Ignoring non-shim6 traffic for a moment, this would allow any router in the path to push back traffic when the conditions warrant it. A router could be configured to start lowering the preference value when traffic hits a certain threshold and shim6 traffic would automatically be rerouted if possible. Obviously there's still the potential for conflicting preferences.

A less fortunate side effect could be that a lot of regular traffic would be shimmed when the initially chosed destination address isn't optimal, which is only discovered when shim state is created after the session reaches a certain number of packets exchanged. So this would work even better if shim packets are exchanged before the session starts, like you describe in your draft. Interestingly, suppressing the shim header makes shimming less problematic but with the shim header suppressed the traffic engineering doesn't work halfway through a long-lived exchange. This can be fixed by periodically sending a packet with a shim header, though. Shimming for TE reasons could also be problematic when one side garbage collects shim state too aggressively.

If we go down this road it may be useful to have one or more bits in the shim context tag to communicate with routers, so we'd probably want to make the context tag a bit smaller than 47 bits.
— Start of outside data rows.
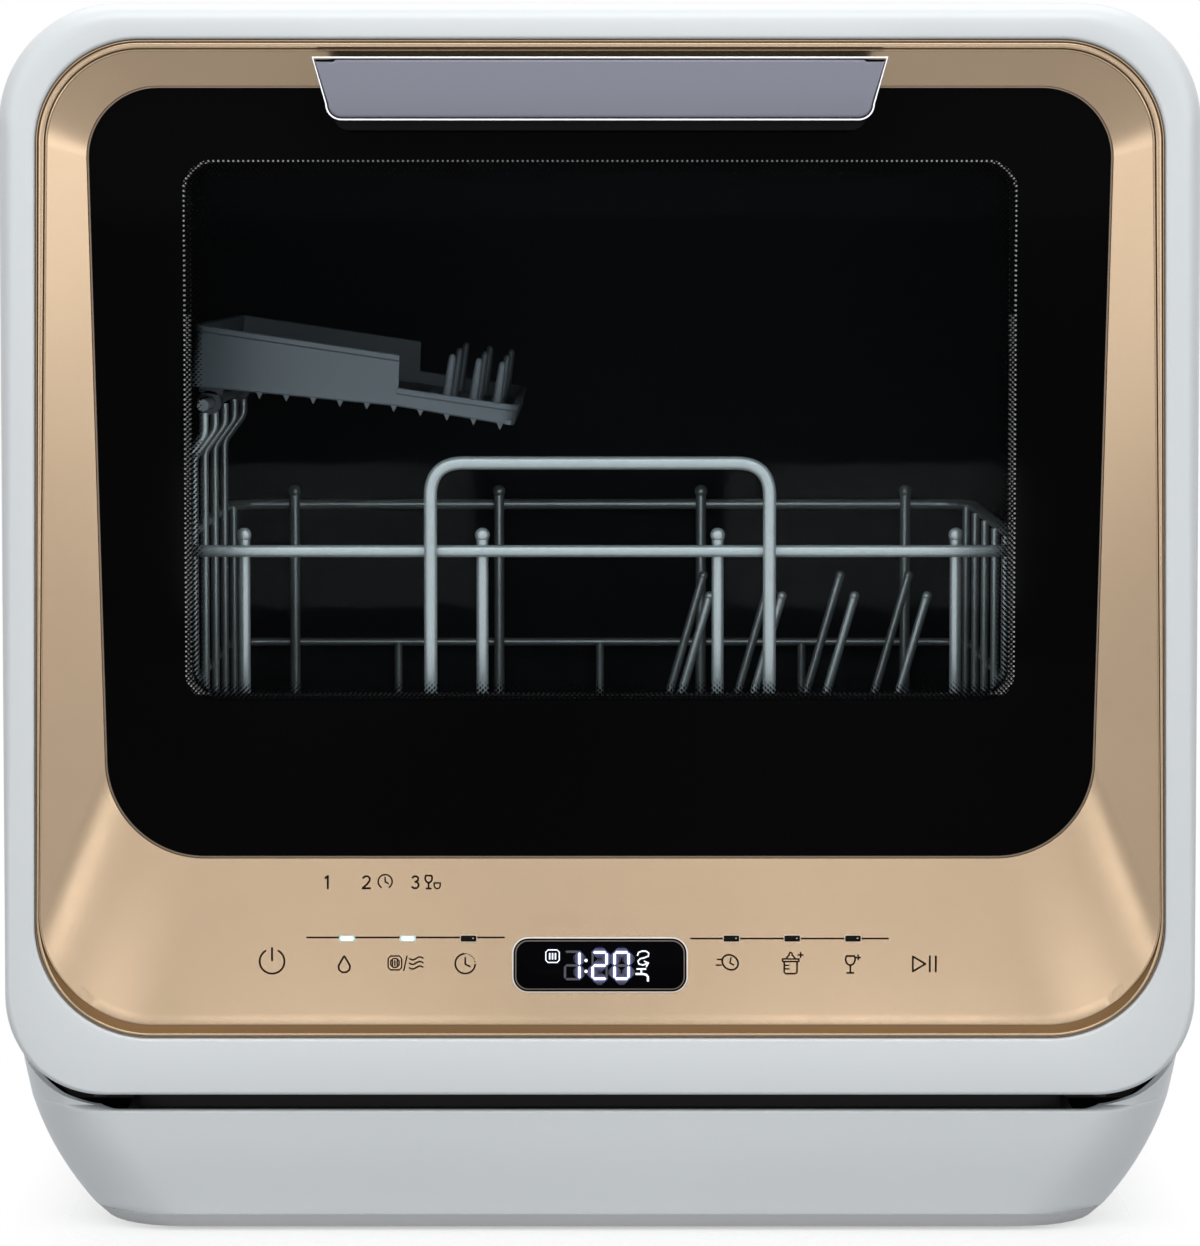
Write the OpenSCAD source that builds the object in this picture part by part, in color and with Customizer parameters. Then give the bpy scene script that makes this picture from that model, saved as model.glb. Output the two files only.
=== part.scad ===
// Countertop dishwasher: a one-person machine with its own water tank.
// Millimetres. The origin is on the counter, under the middle of the machine.
// +Z is up, the door faces -Y and +X is to the right of someone facing the door.

/* [Cabinet] */
// Overall width of the cabinet
body_w = 420; // [412:1:430]
// Height of the flat top, from the drawing's zero level as all heights below
body_h = 431; // [427:1:440]
// How far the counter, and so the bottom of the feet, lies below that level
counter_drop = 4.5; // [3.5:0.1:6]
// Depth from the front of the door frame to the back of the rear frame
body_d = 410; // [408:1:420]
// Radius of the top corners, seen from the front
corner_r = 42; // [34:1:50]
// Radius of the hull-shaped lower sides, seen from the front
bilge_r = 111; // [105:1:125]
// Height where the lower sides start to curve inwards
bilge_z = 75; // [72:1:78]
// Height of the seam between the casing and the base
seam_z = 62; // [60:1:64]
// Thickness of the moulded shells
wall = 2.5; // [2:0.1:3]

/* [Door] */
// Thickness of the whole door
door_t = 38; // [36:1:40]
// Lower edge of the door, at the middle of the dark gap
door_low_z = 47.4; // [47:0.1:49]
// Radius of the door's lower corners
door_low_r = 35; // [30:1:40]
// Height of the hinge axis
hinge_z = 51.5; // [51:0.5:52]
// Distance from the front of the door frame back to the hinge axis
hinge_back = 8.5; // [8:0.5:9]
// Front opening of the gold fascia: width of its rim at the top
fascia_top_w = 394; // [390:1:396]
// Width of the fascia's rim at the bottom
fascia_low_w = 399; // [394:1:400]
// Height of the fascia's upper edge
fascia_top_z = 417.6; // [415:0.2:418]
// Height of the fascia's lower edge
fascia_low_z = 68.1; // [66:0.1:70]
// Visible width of the glass at its top
glass_top_w = 359.6; // [352:0.2:362]
// Visible width of the glass at its bottom
glass_low_w = 349.6; // [342:0.2:352]
// Height of the glass's upper edge
glass_top_z = 402.2; // [400:0.1:404]
// Height of the glass's lower edge, where the control panel starts
glass_low_z = 130.1; // [126:0.1:134]
// Depth of the glass behind the front of the door frame
glass_back = 11.4; // [10:0.1:12]

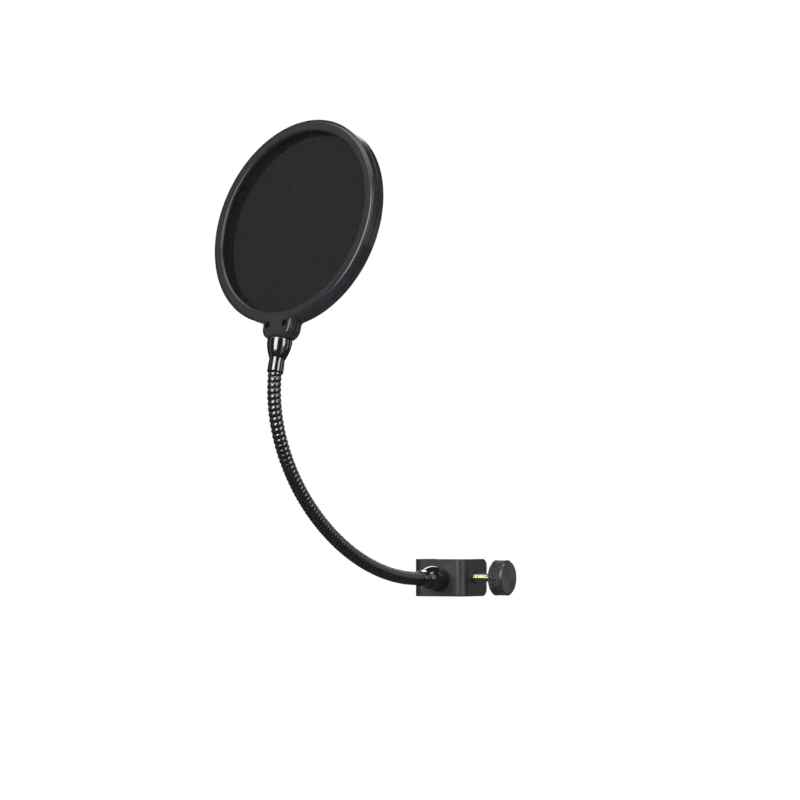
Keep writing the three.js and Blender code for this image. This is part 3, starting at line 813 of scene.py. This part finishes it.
def hose():
    points, length = neck_curve()
    total = length[-1] - HOSE_RUN_ON
    tangents = np.gradient(points, length, axis=0)
    profile = ridge_profile()
    per_pitch = len(profile)
    turns_before = math.ceil((HOSE_INSERT + RIDGE_PITCH) / RIDGE_PITCH)
    count = int((total + 2 * (HOSE_INSERT + RIDGE_PITCH)) / RIDGE_PITCH) * per_pitch
    rows = np.arange(count)
    row_along = profile[rows % per_pitch, 0] + RIDGE_PITCH * (rows // per_pitch - turns_before)

    def row(i, slope_column, j):
        """Positions and outward normals at rows i and column j"""
        theta = 2 * np.pi * j / HOSE_SIDES
        along = np.clip(row_along[i] + RIDGE_PITCH * j / HOSE_SIDES, -HOSE_INSERT, total + HOSE_INSERT)
        centre = at_length(along, length, points)
        t = at_length(along, length, tangents)
        t /= np.linalg.norm(t, axis=1)[:, None]
        n = np.cross(t, X)
        out = np.cos(theta) * X + np.sin(theta) * n
        round_it = -np.sin(theta) * X + np.cos(theta) * n
        radius, slope = profile[i % per_pitch, 1], profile[i % per_pitch, slope_column]
        normal = radius[:, None] * (out - slope[:, None] * t)
        normal += (RIDGE_PITCH / (2 * np.pi) * slope)[:, None] * round_it
        return centre + radius[:, None] * out, normal / np.linalg.norm(normal, axis=1)[:, None]

    link = total / HOSE_LINKS
    seams = [(k - 0.5) * link - RIDGE_PITCH / 2 for k in range(1, HOSE_LINKS + 1)]
    bounds = [-HOSE_INSERT - RIDGE_PITCH, *seams, total + HOSE_INSERT]
    rows_at = [int(np.argmin(np.abs(row_along - b))) for b in bounds]
    for section, (first, last) in enumerate(zip(rows_at, rows_at[1:])):
        verts, faces, normals, index = [], [], [], {}

        def vertex(i, j, position):
            key = (i + per_pitch * (j // HOSE_SIDES), j % HOSE_SIDES)
            if key not in index:
                index[key] = len(verts)
                verts.append(position)
            return index[key]

        i = np.arange(first, last)
        columns = [(row(i, 3, j), row(i + 1, 2, j)) for j in range(HOSE_SIDES + 1)]
        limit_low, limit_high = -HOSE_INSERT, total + HOSE_INSERT
        for j in range(HOSE_SIDES):
            (here, here_n), (above, above_n) = columns[j]
            (next_here, next_here_n), (next_above, next_above_n) = columns[j + 1]
            shift = RIDGE_PITCH * j / HOSE_SIDES
            for k in range(len(i)):
                low, high = row_along[i[k]] + shift, row_along[i[k] + 1] + shift
                if high <= limit_low or low >= limit_high:
                    continue
                faces.append(
                    (
                        vertex(i[k], j, here[k]),
                        vertex(i[k], j + 1, next_here[k]),
                        vertex(i[k] + 1, j + 1, next_above[k]),
                        vertex(i[k] + 1, j, above[k]),
                    )
                )
                normals += [here_n[k], next_here_n[k], next_above_n[k], above_n[k]]
        made = piece(f"hose_{section:02d}", verts, faces, hose_black, sharp=None)
        made.data.normals_split_custom_set([tuple(n) for n in normals])
        if section:
            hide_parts(f"gooseneck_{section:02d}")
        near = link / 2 - RIDGE_PITCH / 2 - 0.1  # half a link, less half a pitch and 0.1 mm
        middle = section * link
        low = middle if section == 0 else middle - near
        high = middle if section == HOSE_LINKS else middle + near
        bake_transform(made)


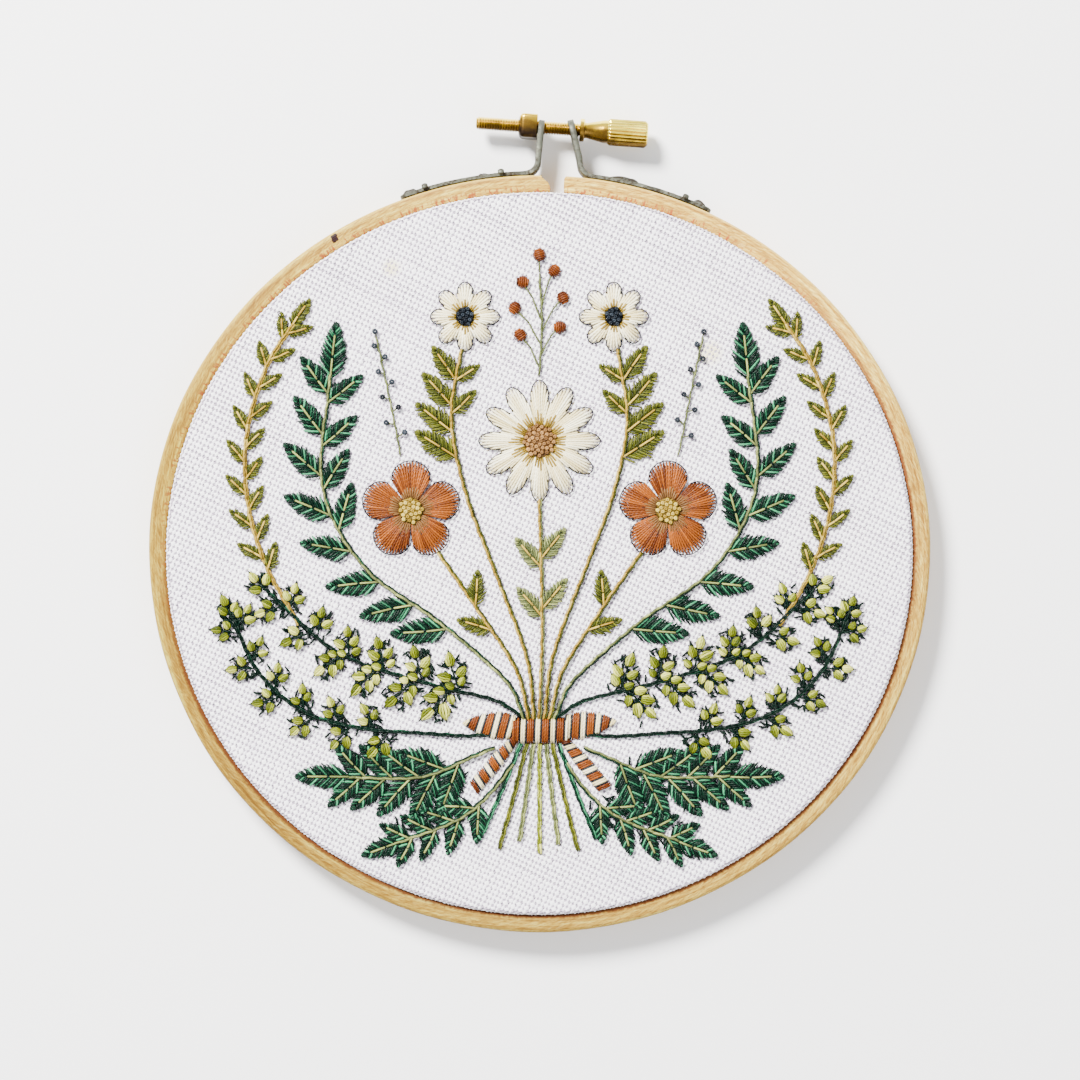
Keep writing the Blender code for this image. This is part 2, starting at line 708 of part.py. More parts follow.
def embroidery():
    for name, rule in SPRIGS.items():
        sprig(name + "_left", rule, 1)
        sprig(name + "_right", rule, -1)
    sprig("middle_stem", MIDDLE_STEM, 1)
    berry_sprig()
    for name, (spot, radius, petals, notch, colour, eye_r, eye_colour, eye_height) in HEADS.items():
        flower_head(name, spot, radius, petals, notch, colour)
        eye(name + "_eye", spot, eye_r, eye_height, eye_colour)
    bow()
    for k, (x, end_x, end_y) in enumerate(STEM_ENDS):
        bend = ((x + end_x) / 2 * 0.96, (STEM_END_TOP + end_y) / 2)
        stem(f"stem_end_{k + 1}", ((x, STEM_END_TOP), bend, (end_x, end_y)), floss(SAGE))


def hoop_middle():
    """The empty's place: the middle of the whole part's box lies over the origin."""
    nut_middle = screw_place(NUT_FROM + NUT_LENGTH / 2).translation
    tilt = math.atan2(SCREW_START.y - SCREW_END.y, SCREW_END.x - SCREW_START.x)
    top = nut_middle.y + NUT_SIDE / 2 * math.cos(tilt) + (NUT_LENGTH / 2 - NUT_ROUND) * math.sin(tilt)
    return Vector((0, -(top - OUTER_R * OVAL) / 2, 0))


def build_part():
    outer_ring()
    inner_ring()
    cloth()
    for side, (top, lean, foot_x) in TABS.items():
        bracket(side, foot_x, top, lean)
    for side, places in STAPLE_X.items():
        for k, x in enumerate(places):
            staple(f"staple_{side}_{k + 1}", x)
    nut()
    thumbscrew()
    embroidery()


clear_scene()
PARTS = bpy.data.collections.new("hoop_embroidery")
CUTTERS = bpy.data.collections.new("hoop_embroidery_cutters")
bpy.context.scene.collection.children.link(PARTS)
bpy.context.scene.collection.children.link(CUTTERS)
HOOP = bpy.data.objects.new("hoop_origin", None)
PARTS.objects.link(HOOP)
HOOP.location = hoop_middle()
build_part()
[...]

Last but not least: it's probably useful to use SRV records (if we're going to use those anyway) to tell hosts that:

- they shouldn't initiate shim6 (because the other end wants to control when this happens or shim6 isn't supported)
- they should defer shim6 negotiation as per local policy
- they should do shim6 negotiation before starting any sessions

The latter would probably be desireable for sites that want to optimize for TE or want to balance incoming sessions over different hosts.